As an example, in the sentence –
Shakira tiene una nueva canción. Estoy escuchando la canción ahora (Shakira has a new song. I am listening to the song now)
We can replace the second usage of ‘la canción’ in two ways:
- Shakira tiene una nueva canción. La estoy escuchando ahora
- Shakira tiene una nueva canción. Estoy escuchándola ahora
Two important things to note from this:
- The direct object pronoun CANNOT come before the present participle i.e. Estoy la escuchando is INCORRECT – you must either choose before the conjugated form of ‘estar’ or on the end of the present participle
- An accent has been added to ‘escuchando’. This will happen to all present participles that have a direct object pronoun added to the end, to ensure that the participle is still pronounced in the same way as when the DOP is not added. The accent is added to the vowel that is stressed in the participle – without the accent, the stress would be here: escuchandolo
- If we have a positive imperative
The imperative mood is used for a command or a request. Examples in English would be:
Give it to me
Listen to it
The imperative in Spanish is usually formed using the third person singular of the verb e.g. for ‘escuchar’ it would be ‘Escucha’.
If we have an imperative and a direct object pronoun, we must add the DOP onto the end of the imperative – it CANNOT come before it
For example, the sentence:
La nueva canción es muy buena.
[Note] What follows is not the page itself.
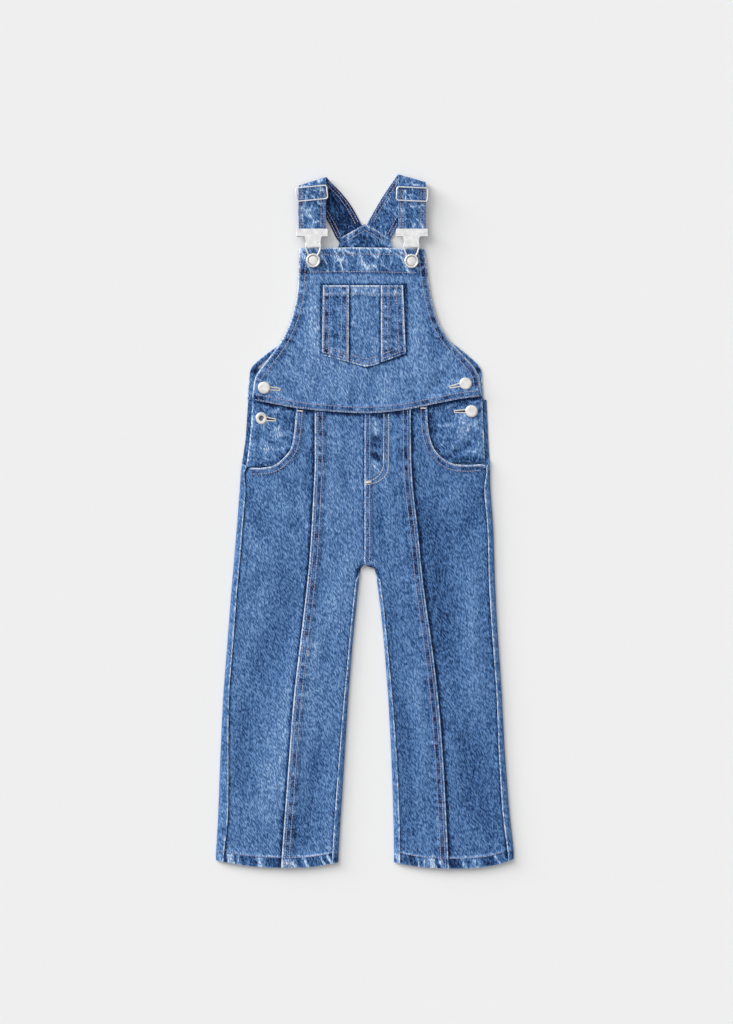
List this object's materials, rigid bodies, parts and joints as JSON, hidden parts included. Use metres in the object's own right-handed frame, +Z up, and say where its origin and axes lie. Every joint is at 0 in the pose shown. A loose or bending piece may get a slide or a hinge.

Escucha la nueva canción (The new song is very good. Listen to the new song)
We can replace the second use of ‘la nueva canción’ by the direct object pronoun in this way:
La nueva canción es muy buena. Escúchala
Note again that an accent has been added to the imperative for the same reason as with the present participle: to preserve the pronunciation of the word.
We’ve given a detailed explanation here of the usage of impersonal direct object pronouns, which refer to objects and things rather than people.